In a conservative force field, bistability stems from the fact that the potential energy has two local minima, which are the stable equilibrium points. By mathematical arguments, a local maximum, an unstable equilibrium point, must lie between the two minima. At rest, a particle will be in one of the minimum equilibrium positions, because that corresponds to the state of lowest energy. The maximum can be visualized as a barrier between them.
A system can transition from one state of minimal energy to the other if it is given enough activation energy to penetrate the barrier (compare activation energy and Arrhenius equation for the chemical case). After the barrier has been reached, the system will relax into the other minimum state in a time called the relaxation time.

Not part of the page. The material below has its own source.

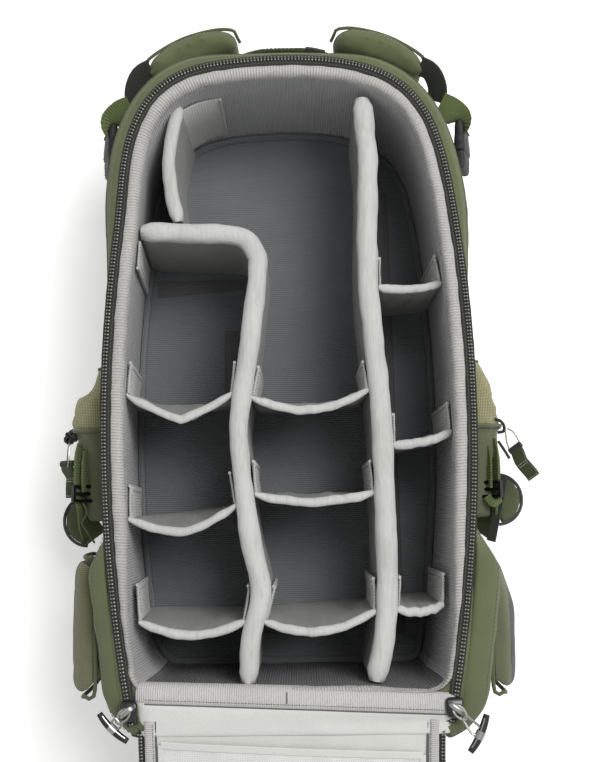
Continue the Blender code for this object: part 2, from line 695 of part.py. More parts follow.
# ---------------------------------------------------------------- zipper sliders and pulls
SLIDER_LIFT = CHAIN_TOP + 0.0017        # underside of the slider's top plate
EYE_Z = SLIDER_LIFT + 0.0038
PULL_OUT = Vector((0.80, -0.60, 0.0))   # the way the right-hand pull lies, out past the base corner
BAR_HALF_LENGTH = 0.019
BAR_RADIUS = 0.0028


def pull_direction(sign):
    return Vector((sign * PULL_OUT.x, PULL_OUT.y, 0.0))


def make_sliders():
    """Top plate over both chains, a flange round the body's chain, and a bail that the pull hangs in."""
    for name, sign in SIDES.items():
        bm = bmesh.new()
        x_mid = side_x(SLIDER_Y)
        y0 = SLIDER_Y - SLIDER_HALF_LENGTH
        y1 = SLIDER_Y + SLIDER_HALF_LENGTH
        plate = [(x_mid - 0.0070, y0), (x_mid + 0.0056, y0), (x_mid + 0.0060, y1), (x_mid - 0.0074, y1)]
        loft_into(bm, [[(sign * x, y, z) for x, y in plate] for z in (SLIDER_LIFT, SLIDER_LIFT + SLIDER_PLATE)])
        flange = [(x_mid + 0.0026, y0), (x_mid + 0.0050, y0), (x_mid + 0.0054, y1), (x_mid + 0.0030, y1)]
        loft_into(bm, [[(sign * x, y, z) for x, y in flange] for z in (CHAIN_BASE + 0.0002, SLIDER_LIFT + 0.0010)])
        eye = Vector((sign * x_mid, SLIDER_Y, EYE_Z))
        out = pull_direction(sign)
        up = Vector((0.0, 0.0, 1.0))
        foot, crest = up * -0.0022, up * 0.0020
        bail = [eye - out * 0.0054 + foot, eye - out * 0.0054 + crest * 0.5, eye - out * 0.0036 + crest,
                eye + out * 0.0036 + crest, eye + out * 0.0054 + crest * 0.5, eye + out * 0.0054 + foot]
        loft_into(bm, tube_loops(bail, BAIL_WIRE, 6))
        union_object("zipper_slider_" + name, bm, "steel", (sign * SIDE_CENTRE_X, WIDEST_Y, SLIDER_LIFT))


def make_pulls():
    """Steel link and bar that hang from each slider, lying out past the base corner."""
    bars = {"left": Vector((0.64, -0.77, 0.0)), "right": Vector((-0.34, -0.94, 0.0))}
    for name, sign in SIDES.items():
        eye = Vector((sign * side_x(SLIDER_Y), SLIDER_Y, EYE_Z))
        out = pull_direction(sign)
        side = Vector((-out.y, out.x, 0.0)) * 0.0030
        far = eye + out * 0.0180
        inside = far + out * 0.0020
        link = [inside + side * 1.3, far - out * 0.003 + side * 1.3, eye + side, eye - side,
                far - out * 0.003 - side * 1.3, inside - side * 1.3]
        reach = bars[name] * BAR_HALF_LENGTH
        grip = smooth_path([far + out * 0.0022 - reach, far + out * 0.0034, far + out * 0.0022 + reach], 3)
        bm = bmesh.new()
        loft_into(bm, tube_loops(link, BAIL_WIRE, 6))
        loft_into(bm, tube_loops(grip, BAR_RADIUS, 8))
        union_object("slider_pull_" + name, bm, "steel", eye)


# ---------------------------------------------------------------- back panel, modelled shut
def pinched(x, y, grow):
    """Narrows the panel next to its hinge, where it turns the base corners inside the body's outline."""
    reach = y - HINGE_Y
    t = min(max((reach - PANEL_SPREAD_FROM) / (PANEL_SPREAD_TO - PANEL_SPREAD_FROM), 0.0), 1.0)
    blend = t * t * (3.0 - 2.0 * t)
    near = PANEL_NEAR + grow - PANEL_CHAIN_OFF
    return near + (x - near) * blend


def panel_outline(off, start):
    """Closed outline of a panel layer that starts this far from the hinge."""
    half = [Vector((0.0, HINGE_Y + start))] + zipper_half(off, HINGE_Y + start, pinched)
    return mirrored(half)


def open_out(obj):
    """Turns a piece that was modelled shut to where it lies with the panel open."""
    axis = Vector((0.0, HINGE_Y, HINGE_Z))
    turn = Matrix.Translation(axis) @ Matrix.Rotation(PANEL_OPEN, 4, "X") @ Matrix.Translation(-axis)
    obj.matrix_world = turn @ obj.matrix_basis


def panel_plate(name, off, start, levels, slot):
    """Flat layer of the panel from levels of (z, extra growth)."""
    loops = [flat_loop(panel_outline(off + grow, start), z) for z, grow in levels]
    open_out(loft(name, loops, slot, (0.0, HINGE_Y, HINGE_Z)))


def panel_pad(name, rows, slot, corner=0.004):
    """Rounded pad on the panel from rows of (y, x0, x1, z0, z1)."""
    loops = [box_loop(x0, x1, z0, z1, y, corner) for y, x0, x1, z0, z1 in rows]
    open_out(loft(name, loops, slot))


# levels of the panel's layers from its inner face outwards
LINING = (0.1890, 0.1975)
SHEET = (0.1979, 0.1999)
SHELL = (0.2003, 0.2085)
PAD_BASE = 0.2089
PANEL_TAPE = (0.1915, 0.1923)
# mesh pocket and pads of the shut panel: y, lower and upper x, lower and upper z
MESH_ROWS = (
    (-0.2380, -0.098, 0.098, 0.1868, 0.1886),
    (-0.2220, -0.100, 0.100, 0.1850, 0.1886),
    (0.0200, -0.104, 0.104, 0.1850, 0.1886),
    (0.0300, -0.103, 0.103, 0.1868, 0.1886),
)
LUMBAR_ROWS = (
    (-0.222, -0.080, 0.080, PAD_BASE, 0.2160),
    (-0.210, -0.092, 0.092, PAD_BASE, 0.2260),
    (-0.165, -0.096, 0.096, PAD_BASE, 0.2290),
    (-0.120, -0.092, 0.092, PAD_BASE, 0.2260),
    (-0.108, -0.080, 0.080, PAD_BASE, 0.2160),
)
BACK_ROWS = (
    (-0.088, -0.086, 0.086, PAD_BASE, 0.2150),
    (-0.076, -0.094, 0.094, PAD_BASE, 0.2210),
    (0.040, -0.100, 0.100, PAD_BASE, 0.2225),
    (0.150, -0.094, 0.094, PAD_BASE, 0.2210),
    (0.162, -0.086, 0.086, PAD_BASE, 0.2150),
)
# shoulder strap from its root: y, middle x, half width, lower and upper z
STRAP_ROWS = (
    (0.2250, 0.048, 0.022, 0.2092, 0.2200),
    (0.2100, 0.048, 0.030, 0.2092, 0.2420),
    (0.1850, 0.050, 0.031, 0.2092, 0.2440),
    (0.1680, 0.053, 0.032, 0.2230, 0.2440),
    (0.1000, 0.064, 0.032, 0.2232, 0.2390),
    (0.0200, 0.074, 0.031, 0.2232, 0.2380),
    (-0.0600, 0.078, 0.028, 0.2232, 0.2370),
    (-0.0880, 0.078, 0.022, 0.2238, 0.2330),
)
STERNUM = ((0.040, 0.036, 0.2396), (0.094, 0.056, 0.2418))
HINGE_PIPING_HALF = 0.109
HINGE_PIPING_RADIUS = 0.0020


def make_panel():
    panel_plate("panel_lining", PANEL_EDGE_OFF, PANEL_START, ((LINING[0], -0.002), (LINING[0] + 0.002, 0.0),
                                                              (LINING[1], 0.0)), "panel_lining")
    panel_plate("frame_sheet", PANEL_EDGE_OFF - 0.006, 0.012, ((SHEET[0], 0.0), (SHEET[1], 0.0)), "stiffener")
    panel_plate("panel_shell", PANEL_EDGE_OFF, PANEL_START, ((SHELL[0], 0.0), (SHELL[1] - 0.003, 0.0),
                                                             (SHELL[1], -0.004)), "green_nylon")
    start = HINGE_Y + PANEL_CHAIN_START
    tape = u_strip(PANEL_EDGE_OFF + GAP, PANEL_CHAIN_OFF + CHAIN_HALF, *PANEL_TAPE, start, pinched)
    open_out(loft("zipper_tape_panel", tape, "zipper_tape"))
    chain = u_strip(PANEL_CHAIN_OFF - CHAIN_HALF, PANEL_CHAIN_OFF + CHAIN_HALF, CHAIN_BASE, CHAIN_TOP + 0.0001,
                    start, pinched)
    open_out(loft("zipper_chain_panel", chain, "zipper_teeth"))
    panel_pad("panel_mesh_pocket", MESH_ROWS, "panel_mesh", 0.0008)
    tube("hinge_piping", [(x, HINGE_Y, HINGE_Z) for x in (-HINGE_PIPING_HALF, 0.0, HINGE_PIPING_HALF)],
         HINGE_PIPING_RADIUS, "binding_grey")


def make_harness():
    panel_pad("lumbar_pad", LUMBAR_ROWS, "dark_mesh")
    panel_pad("back_pad", BACK_ROWS, "dark_mesh")
    for name, sign in SIDES.items():
        rows = []
        for y, x, half, low_z, high_z in STRAP_ROWS:
            low, high = sorted((sign * (x - half), sign * (x + half)))
            rows.append((y, low, high, low_z, high_z))
        panel_pad("shoulder_strap_" + name, rows, "dark_mesh")
        low, high = STERNUM
        x0, x1 = sorted((sign * low[0], sign * high[0]))
        bm = bmesh.new()
        block_into(bm, (x0, low[1], low[2]), (x1, high[1], high[2]), 0.0006)
        open_out(add_object("sternum_strap_" + name, bm, "green_webbing"))


# ---------------------------------------------------------------- front pocket closure
FRONT_ZIP_Y = -0.2404
FRONT_ZIP_Z = 0.016
FRONT_ZIP_HALF = 0.095
FRONT_ZIP_RADIUS = 0.0014
FRONT_SLIDER = ((-0.092, -0.2462, 0.0115), (-0.078, -0.2424, 0.0205))


def make_front_zip():
    chain = [(x, FRONT_ZIP_Y, FRONT_ZIP_Z) for x in (-FRONT_ZIP_HALF, 0.0, FRONT_ZIP_HALF)]
    tube("front_zip_chain", chain, FRONT_ZIP_RADIUS, "zipper_teeth", 6)
    block("front_zip_slider", *FRONT_SLIDER, "steel", 0.0008)


def main():
    clear_scene()
    make_body_shell()
    make_base_boot()
    make_liner()
    make_body_zipper()
    make_long_dividers()
    make_short_dividers()
    make_head_end()
    make_side_buckles()
    make_side_pockets()
    make_side_lashing()
    make_hooks()
    make_side_flaps()
    make_hip_wings()
    make_sliders()
    make_pulls()
    make_panel()
    make_harness()
    make_front_zip()


main()
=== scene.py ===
"""Looks of the camera backpack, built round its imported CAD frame: fabric, foam, webbing and hardware."""

import math

import bmesh
import bpy
import numpy as np
from mathutils import Matrix, Vector, noise


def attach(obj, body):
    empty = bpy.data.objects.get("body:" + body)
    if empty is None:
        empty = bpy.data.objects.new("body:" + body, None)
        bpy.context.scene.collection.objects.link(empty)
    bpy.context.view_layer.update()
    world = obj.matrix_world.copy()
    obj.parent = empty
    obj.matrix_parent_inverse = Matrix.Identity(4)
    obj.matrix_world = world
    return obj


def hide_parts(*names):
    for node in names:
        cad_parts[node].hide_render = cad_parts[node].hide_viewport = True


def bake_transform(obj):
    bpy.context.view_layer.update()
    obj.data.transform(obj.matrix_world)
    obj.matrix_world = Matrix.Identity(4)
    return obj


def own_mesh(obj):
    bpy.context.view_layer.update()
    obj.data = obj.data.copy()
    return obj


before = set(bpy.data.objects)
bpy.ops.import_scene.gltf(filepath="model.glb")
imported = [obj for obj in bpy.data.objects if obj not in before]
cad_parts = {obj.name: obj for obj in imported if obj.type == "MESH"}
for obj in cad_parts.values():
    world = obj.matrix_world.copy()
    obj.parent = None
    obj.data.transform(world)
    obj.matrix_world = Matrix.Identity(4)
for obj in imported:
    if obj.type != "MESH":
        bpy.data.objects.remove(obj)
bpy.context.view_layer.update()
UP = Vector((0.0, 0.0, 1.0))
SIDES = {"left": -1.0, "right": 1.0}
BODY = "pack_body"

# ---------------------------------------------------------------- dimensions shared with the CAD part
HALF_WIDTH, SIDE_RADIUS, WIDEST_Y, SHOULDER_Y, HEAD_Y = 0.151, 1.250, -0.035, 0.150, 0.2665
SIDE_CENTRE_X = HALF_WIDTH - SIDE_RADIUS
FLOOR_TOP, LINER_TOP = 0.050, 0.180
LINER_BASE_Y, LINER_BACK_Y, GUSSET_FACE_Y, EAR_Y = -0.2555, -0.2600, -0.2683, -0.2870
NOTCH_X, EAR_X = 0.1135, 0.1165
OPENING_OFF, LINER_OFF = -0.0148, -0.0045
HINGE_Y, HINGE_Z = -0.270, 0.191
PANEL_OPEN = math.radians(197.2)
PANEL_NEAR, PANEL_SPREAD_FROM, PANEL_SPREAD_TO = 0.120, 0.040, 0.130
PANEL_CHAIN_OFF, PANEL_CHAIN_START, PANEL_START = -0.0045, 0.020, 0.006
LINING_START = 0.003
DIVIDER_TOP, SHORT_TOP, DIVIDER_FOOT = 0.177, 0.170, 0.0504
LONG_HALF, CENTRE_HALF, SHORT_HALF = 0.0075, 0.0080, 0.0033
CORNER_HALF, CORNER_TOP = 0.0052, 0.168
SHORT_STEPS = 26
LEFT_RUN = ((-0.0262, 0.1000), (-0.0252, 0.0900), (-0.0312, 0.0340), (-0.0400, -0.0250), (-0.0420, -0.0500),
            (-0.0397, -0.0830), (-0.0326, -0.1400), (-0.0240, -0.1800), (-0.0325, -0.2195),
            (-0.0348, -0.2545))
CENTRE_RUN = ((0.0685, 0.2050), (0.0699, 0.1888), (0.0691, 0.1448), (0.0678, 0.1013), (0.0691, 0.0583),
              (0.0746, -0.0010), (0.0777, -0.0512), (0.0785, -0.1086), (0.0795, -0.1572), (0.0788, -0.1890),
              (0.0757, -0.2207), (0.0685, -0.2535))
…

Bistability is widely used in digital electronics devices to store binary data. It is the essential characteristic of the flip-flop, a circuit widely used in latches and some types of semiconductor memory. A bistable device can store one bit of binary data, with one state representing a "0" and the other state a "1". It is also used in relaxation oscillators, multivibrators, and the Schmitt trigger. Optical bistability is an attribute of certain optical devices where two resonant transmissions states are possible and stable, dependent on the input.
Bistability can also arise in biochemical systems, where it creates digital, switch-like outputs from the constituent chemical concentrations and activities. It is often associated with hysteresis in such systems.